Countertops are a mix of Quartz and Butcher Block in order to keep the budget down all while still using materials that will give a timeless kitchen design, and function well for the amount of use taking place in their room.
The hood is also a budget friendly idea and gives a classic feel to the kitchen, instead of a large modern metal hood. They can purchase an insert and have an experienced carpenter create a simple look that won't break the bank.
In the butler's pantry turned dish room we also created a wet bar and added stainless steel tops, a touch of masculine detail, and open shelving with reclaimed wood for the actual dish storage. The open shelving is perfect for the main dishwater which typically doesn't even sit on a shelf long enough to get dusty, hooray!

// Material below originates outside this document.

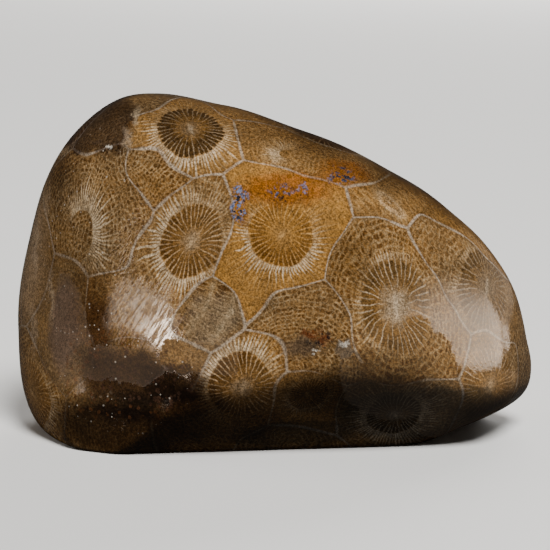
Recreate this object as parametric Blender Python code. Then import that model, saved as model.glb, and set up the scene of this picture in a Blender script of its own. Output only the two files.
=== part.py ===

So now you may be wondering; why vinyl for the flooring? Because its easy on the feet and still looks fantastic when the right materials are used. Luxury Vinyl Tile or LVT is used in the low version and can be grouted, cleans up beautifully in a wet space like the kitchen (with children) , and won't clash with the original hardwood floors in the rest of the home. Marmoleum vinyl sheet can look similar to concrete, has no grout to clean, is still easy on the feet, and you can blend it in with the cabinetry which won't highlight the material. These options are also less labor intensive and therefore less cost prohibitive then a marble tile.
Can't wait to see what these folks do end up picking, and how their project comes together!